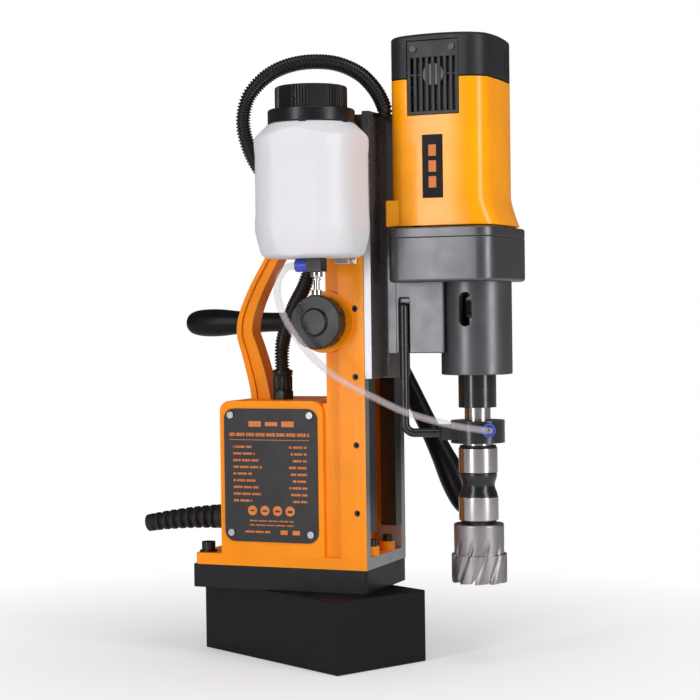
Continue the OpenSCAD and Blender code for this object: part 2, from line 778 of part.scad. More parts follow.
module motor_housing() {
    color([0.98, 0.65, 0.1]) difference() {
        union() {
            translate([0, 0, motor_low]) linear_extrude(motor_top - motor_low) motor_outline(0);
            motor_skirt();
            for (x = [-motor_w / 2, motor_w / 2 - lug_w]) translate([x, -116, motor_low])
                cube([lug_w, 15, skirt_top - motor_low - 2]);
        }
        translate([0, 0, motor_low - eps]) linear_extrude(motor_top - motor_low - 5)
            motor_outline(motor_wall);
        rod_z(motor_top - 10, motor_top + eps, arm, 11 + fit);
        for (a = [45:90:359]) rotate_about(arm, a) rod_z(motor_top - 10, motor_top + eps,
            [arm.x + 26, arm.y], 8);
        for (z = slide_screw_z(), x = [-16, 16]) if (z > motor_low) translate([x, bracket_face + eps, z])
            rotate([90, 0, 0]) cylinder(h = 9, r = 6);
        vent_opening(fit);
    }
}

module rotate_about(p, a) {
    translate([p.x, p.y, 0]) rotate([0, 0, a]) translate([-p.x, -p.y, 0]) children();
}

module stator() {
    color([0.5, 0.5, 0.52]) difference() {
        intersection() {
            rod_z(430, 488, arm, 42);
            translate([-45, arm.y - 37.9, 420]) cube([90, 75.8, 80]);
        }
        rod_z(420, 500, arm, 25);
    }
}

module motor_cap() {
    color([0.17, 0.17, 0.19]) difference() {
        intersection() {
            translate([0, 0, motor_top]) linear_extrude(cap_top - motor_top) motor_outline(0);
            translate([0, arm.y, cap_top - 300]) sphere(300, $fn = 96);
        }
        translate([0, 0, motor_top - eps]) linear_extrude(cap_top - motor_top - 11)
            motor_outline(motor_wall);
        vent_opening(fit);
        for (x = [14:6:32]) translate([x, motor_y0 - 1.2, motor_top + 4]) cube([2.4, 2.2, 24]);
    }
}

module vent_grilles() {
    color([0.12, 0.12, 0.13]) for (s = [-1, 1]) scale([s, 1, 1]) difference() {
        translate([-motor_w / 2 - 0.6, vent_y0 + 0.02, vent_z0 + 0.02])
            cube([motor_wall + 0.6, vent_y1 - vent_y0 - 0.04, vent_z1 - vent_z0 - 0.04]);
        for (i = [0:7]) translate([-motor_w / 2 - 2, vent_y0 + 3.2 + i * 5.6, vent_z0 + 5])
            cube([8, 2.6, 43]);
    }
}

module carbon_brushes() {
    color([0.1, 0.1, 0.1]) for (s = [-1, 1]) scale([s, 1, 1])
        translate([12.6, arm.y - 4, 500]) cube([15, 8, 10]);
}

module spindle_bearings() {
    color([0.7, 0.7, 0.72]) for (z = [barrel_low + 3.1, case_low - 12.4])
        ring_z(z, z + spindle_bearing_h, [0, sy], 26, spindle_r + slip);
}

module shaft_bearings() {
    color([0.7, 0.7, 0.72]) {
        ring_z(case_low - 2.9, case_low + 4, lay, 9.5, 5 + slip);
        ring_z(case_split + 0.2, case_top - 3.1, lay, 9, 5 + slip);
        ring_z(case_split + 0.2, case_top - 0.1, arm, 12, 5 + slip);
        ring_z(motor_top - 5.8, motor_top - 0.1, arm, 11, 5 + slip);
    }
}

// ---------- coolant ring ----------

module coolant_ring() {
    color([0.09, 0.09, 0.1]) difference() {
        union() {
            rod_z(ring_low, ring_top, [0, sy], 24.5);
            translate([0, sy, ring_low + 3]) rotate([0, 0, lug_turn]) translate([20, -6, 0])
                cube([15, 12, 14]);
            translate([0, sy, collet_z]) rotate([0, 0, collet_turn]) rotate([0, 90, 0])
                cylinder(h = 26, r = 7);
        }
        rod_z(ring_low - eps, ring_top + eps, [0, sy], 13.5 + slip);
        translate([0, sy, collet_z]) rotate([0, 0, collet_turn]) rotate([0, 90, 0])
            cylinder(h = 40, r = 5 + fit);
        translate([0, sy, 211]) rotate([0, 0, lug_turn]) translate([26, 0, 0]) rotate([0, 90, 0])
            cylinder(h = 30, r = rod_r + fit);
    }
}

// Bent rod that stops the coolant ring from turning: down from the gear case, then to the lug.
module ring_rod() {
    lug = [37 * cos(lug_turn), sy + 37 * sin(lug_turn)];
    run = [lug.x - rod.x, lug.y - rod.y, 0] / norm([lug.x - rod.x, lug.y - rod.y]);
    start = [rod.x, rod.y, 211];
    bend = 8;
    color([0.06, 0.06, 0.07]) cable(concat(
        [start + [0, 0, 118], start + [0, 0, bend]],
        [for (a = [22.5:22.5:67.5])
            start + bend * (1 - sin(a)) * [0, 0, 1] + bend * (1 - cos(a)) * run],
        [start + bend * run, [lug.x, lug.y, 211],
            [lug.x - 10 * cos(lug_turn), lug.y - 10 * sin(lug_turn), 211]]), rod_r, 24);
}

module ring_collet() {
    color([0.15, 0.25, 0.8]) translate([0, sy, collet_z]) rotate([0, 0, collet_turn]) rotate([0, 90, 0])
        difference() {
            union() {
                translate([0, 0, 18]) cylinder(h = 9, r = 5);
                translate([0, 0, 26.1]) cylinder(h = 5, r = 6.2);
            }
            cylinder(h = 60, r = 3.4);
            translate([0, 0, 28.4]) cylinder(h = 4, r1 = 3.4, r2 = 5.4);
        }
}

// ---------- spindle ----------

module spindle() {
    color([0.12, 0.12, 0.13]) difference() {
        union() {
            rod_z(nose_low, low_gear_z - 2, [0, sy], spindle_r);
            rod_z(low_gear_z - 2, low_gear_z + 13.5, [0, sy], 12);
        }
        translate([0, sy, nose_low]) cylinder(h = taper_top - nose_low, r1 = taper_r1, r2 = taper_r2);
        rod_z(taper_top - eps, 320, [0, sy], 6);
        along_x(-60, 60) round_rect([sy - 4.5, 314], [sy + 4.5, drift_high - 4], 4.4);
    }
}

module spindle_gear() {
    color([0.6, 0.58, 0.52]) difference() {
        translate([0, sy, low_gear_z]) rotate([0, 0, lay_turn]) gear(36, 1.25, 12);
        rod_z(low_gear_z - eps, low_gear_z + 20, [0, sy], 12 + fit);
    }
}

// Taper shank, neck through the coolant ring and the two bright bands' core.
module arbor() {
    color([0.75, 0.75, 0.77]) difference() {
        union() {
            translate([0, sy, nose_low]) cylinder(h = 78, r1 = taper_r1 - fit, r2 = taper_r2 - fit);
            rod_z(nose_low + 77, nose_low + 86, [0, sy], 5.9);
            rod_z(ring_top - eps, nose_low + 0.2, [0, sy], 11.75);
            rod_z(196.9, ring_top, [0, sy], 13.5);
            rod_z(band_low, 196.9, [0, sy], 17.5);
            rod_z(132, band_low + eps, [0, sy], 12);
        }
        rod_z(130, 149, [0, sy], 9.6);
        ring_z(band_low - eps, band_low + 5, [0, sy], 17.05, 12);
    }
}

// Quick-release sleeve: a waisted upper half that slides up into the arbor's band.
module arbor_sleeve() {
    color([0.1, 0.1, 0.11]) difference() {
        union() {
            rod_z(169.9, band_low - 0.1, [0, sy], 16.9);
            translate([0, sy, 163]) cylinder(h = 7, r1 = 14.8, r2 = 16.9);
            translate([0, sy, 156]) cylinder(h = 7, r1 = 17.2, r2 = 14.8);
            rod_z(130.9, 156, [0, sy], 18);
        }
        rod_z(120, 180, [0, sy], 12 + slip);
    }
}

module annular_cutter() {
    color([0.62, 0.56, 0.58]) difference() {
        union() {
            rod_z(127, 149, [0, sy], 9.5);
            rod_z(100.3, 127.8, [0, sy], 22.75);
            rod_z(cutter_low + 4, 100.3, [0, sy], cutter_d / 2);
            for (a = [0:36:359]) translate([0, sy, cutter_low]) rotate([0, 0, a])
                translate([cutter_d / 2 - 4.6, -4.6, 0]) cube([4, 9.2, 5]);
        }
        rod_z(cutter_low - eps, 118, [0, sy], cutter_d / 2 - 4.5);
        rod_z(100, 160, [0, sy], 3.2);
    }
}

module layshaft() {
    color([0.6, 0.6, 0.62]) {
        rod_z(case_low - 2.5, low_gear_z + 0.5, lay, 5);
        translate([lay.x, lay.y, low_gear_z - 0.5]) rotate([0, 0, lay_turn + 180 + 15])
            gear(12, 1.25, 13.5);
        rod_z(low_gear_z + 12, case_top - 3.6, lay, 5);
    }
}

module layshaft_gear() {
    color([0.6, 0.58, 0.52]) difference() {
        translate([lay.x, lay.y, high_gear_z]) rotate([0, 0, arm_turn]) gear(36, 1, 9);
        rod_z(high_gear_z - eps, high_gear_z + 20, lay, 5 + fit);
    }
}

module armature_shaft() {
    color([0.65, 0.65, 0.67]) {
        translate([arm.x, arm.y, high_gear_z - 0.5]) rotate([0, 0, arm_turn + 180 + 18])
            gear(10, 1, 10);
        rod_z(high_gear_z + 9, motor_top + 4, arm, 5);
        rod_z(498, 514, arm, 12);
    }
}

module armature_core() {
    color([0.45, 0.42, 0.4]) ring_z(432, 486, arm, 24.3, 5 + fit);
}

module cooling_fan() {
    color([0.15, 0.15, 0.16]) {
        ring_z(404, 407, arm, 36, 5 + fit);
        ring_z(407, 420, arm, 9, 5 + fit);
        for (a = [0:30:359]) rotate_about(arm, a) translate([arm.x + 14, arm.y - 0.8, 406.5])
            cube([20, 1.6, 13]);
    }
}

// ---------- feed ----------

module pinion_shaft() {
    color([0.65, 0.65, 0.67]) {
        rod_x(-72, -pinion_w, -feed_y, feed_z, feed_r);
        translate([-pinion_w, -feed_y, feed_z]) rotate([0, 90, 0]) gear(16, rack_m, 2 * pinion_w);
        rod_x(pinion_w, hub_x0 + 30, -feed_y, feed_z, feed_r);
    }
}

module feed_knob() {
    color([0.1, 0.1, 0.11]) difference() {
        union() {
            rod_x(-72.5, -58, -feed_y, feed_z, 24.5);
            rod_x(-76, -72, -feed_y, feed_z, 12);
            rod_x(-59, -boss_x - 0.5, -feed_y, feed_z, 15);
        }
        for (a = [0:36:359]) translate([-80, -feed_y, feed_z]) rotate([a, 0, 0])
            translate([0, 29, 0]) rotate([0, 90, 0]) cylinder(h = 30, r = 5.2);
        rod_x(-72.02, 0, -feed_y, feed_z, feed_r + fit);
    }
}

module feed_hub() {
    color([0.12, 0.12, 0.13]) difference() {
        union() {
            rod_x(hub_x0, grip_x + 12, -feed_y, feed_z, 16);
            rod_x(grip_x - 10, grip_x + 10, -feed_y, feed_z, 23);
        }
        rod_x(0, hub_x0 + 30 + fit, -feed_y, feed_z, feed_r + fit);
        for (a = feed_angle) feed_dir(a) translate([0, 0, 12]) cylinder(h = 40, r = 6 + fit);
    }
}

// Places +Z geometry along a feed arm, at angle a from the arm that points to +Y.
module feed_dir(a) {
    translate([grip_x, -feed_y, feed_z]) rotate([a, 0, 0]) rotate([-90, 0, 0]) children();
}

module feed_arms() {
    color([0.7, 0.7, 0.72]) for (a = feed_angle) feed_dir(a)
        translate([0, 0, 12.2]) cylinder(h = 160, r = 6);
}

module feed_grips() {
    color([0.06, 0.06, 0.07]) for (a = feed_angle) feed_dir(a) difference() {
        rotate_extrude() polygon([[0, grip_r0 - 14], [8.5, grip_r0 - 14], [9.3, 118], [11.6, 151],
            [13.9, 170], [13.6, 188], [11.8, 198], [7.5, grip_r1], [0, grip_r1]]);
        cylinder(h = 172.5, r = 6 + fit);
    }
}

magnet_core();
magnet_coil();
coil_potting();
pivot_bolt();
swivel_plate();
column_casting();
foot_bolts();
label_plate();
panel_screws();
control_panel();
circuit_board();
gibs();
gib_screws();
pinion_bushes();
conduit_gland();
cord_boot();
bottle_bracket();
coolant_bottle();
bottle_cap();
coolant_tap();
tap_collet();
needle_valve();
coolant_hose();
cable_conduit();
start_button();
stop_button();
magnet_switch();
speed_dial();
slide();
rack();
slide_screws();
motor_bracket();
gear_case();
gear_cover();
housing_screws();
motor_housing();
stator();
motor_cap();
vent_grilles();
carbon_brushes();
spindle_bearings();
shaft_bearings();
coolant_ring();
ring_rod();
ring_collet();
spindle();
spindle_gear();
arbor();
arbor_sleeve();
annular_cutter();
layshaft();
layshaft_gear();
armature_shaft();
armature_core();
cooling_fan();
pinion_shaft();
feed_knob();
feed_hub();
feed_arms();
feed_grips();
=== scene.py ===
"""Magnetic drill press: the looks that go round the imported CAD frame.

Lengths are in metres in the row frame; mm(x) turns millimetres into metres.
"""

import json
import math

import bmesh
import bpy
from mathutils import Matrix, Vector


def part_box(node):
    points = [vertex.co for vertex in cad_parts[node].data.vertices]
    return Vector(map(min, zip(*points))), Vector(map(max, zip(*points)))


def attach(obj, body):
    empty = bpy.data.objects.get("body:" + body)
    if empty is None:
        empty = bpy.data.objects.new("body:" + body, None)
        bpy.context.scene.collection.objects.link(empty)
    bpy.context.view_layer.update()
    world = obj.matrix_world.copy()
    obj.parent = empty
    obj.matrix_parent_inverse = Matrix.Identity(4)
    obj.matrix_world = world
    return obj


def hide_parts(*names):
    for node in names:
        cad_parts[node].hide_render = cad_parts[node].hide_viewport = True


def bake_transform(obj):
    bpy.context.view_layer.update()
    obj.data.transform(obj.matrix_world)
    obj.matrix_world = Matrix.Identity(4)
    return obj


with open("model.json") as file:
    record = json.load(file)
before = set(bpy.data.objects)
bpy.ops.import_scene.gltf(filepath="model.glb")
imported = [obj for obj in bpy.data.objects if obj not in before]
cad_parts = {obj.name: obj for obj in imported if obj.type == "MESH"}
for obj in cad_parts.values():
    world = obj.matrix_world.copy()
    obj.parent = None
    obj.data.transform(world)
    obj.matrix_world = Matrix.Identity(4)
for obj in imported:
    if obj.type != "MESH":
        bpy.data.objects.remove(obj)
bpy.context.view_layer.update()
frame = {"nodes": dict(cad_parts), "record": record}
BODY_OF = {n: b for b, names in frame["record"]["behaviour"]["bodies"].items() for n in names}
SLOT_OF = {s["node"]: s["material_slot"] for s in frame["record"]["subparts"]}


def mm(x):
    return x * 0.001


def vmm(x, y, z):
    return Vector((mm(x), mm(y), mm(z)))


def points_mm(*points):
    return [vmm(*p) for p in points]


# ---------------------------------------------------------------- materials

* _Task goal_
Extract every line from the one containing "points = [vertex.co" through the last line of the data, inclusive, exactly as written.

* _Response for this exercise_
    points = [vertex.co for vertex in cad_parts[node].data.vertices]
    return Vector(map(min, zip(*points))), Vector(map(max, zip(*points)))


def attach(obj, body):
    empty = bpy.data.objects.get("body:" + body)
    if empty is None:
        empty = bpy.data.objects.new("body:" + body, None)
        bpy.context.scene.collection.objects.link(empty)
    bpy.context.view_layer.update()
    world = obj.matrix_world.copy()
    obj.parent = empty
    obj.matrix_parent_inverse = Matrix.Identity(4)
    obj.matrix_world = world
    return obj


def hide_parts(*names):
    for node in names:
        cad_parts[node].hide_render = cad_parts[node].hide_viewport = True


def bake_transform(obj):
    bpy.context.view_layer.update()
    obj.data.transform(obj.matrix_world)
    obj.matrix_world = Matrix.Identity(4)
    return obj


with open("model.json") as file:
    record = json.load(file)
before = set(bpy.data.objects)
bpy.ops.import_scene.gltf(filepath="model.glb")
imported = [obj for obj in bpy.data.objects if obj not in before]
cad_parts = {obj.name: obj for obj in imported if obj.type == "MESH"}
for obj in cad_parts.values():
    world = obj.matrix_world.copy()
    obj.parent = None
    obj.data.transform(world)
    obj.matrix_world = Matrix.Identity(4)
for obj in imported:
    if obj.type != "MESH":
        bpy.data.objects.remove(obj)
bpy.context.view_layer.update()
frame = {"nodes": dict(cad_parts), "record": record}
BODY_OF = {n: b for b, names in frame["record"]["behaviour"]["bodies"].items() for n in names}
SLOT_OF = {s["node"]: s["material_slot"] for s in frame["record"]["subparts"]}


def mm(x):
    return x * 0.001


def vmm(x, y, z):
    return Vector((mm(x), mm(y), mm(z)))


def points_mm(*points):
    return [vmm(*p) for p in points]


# ---------------------------------------------------------------- materials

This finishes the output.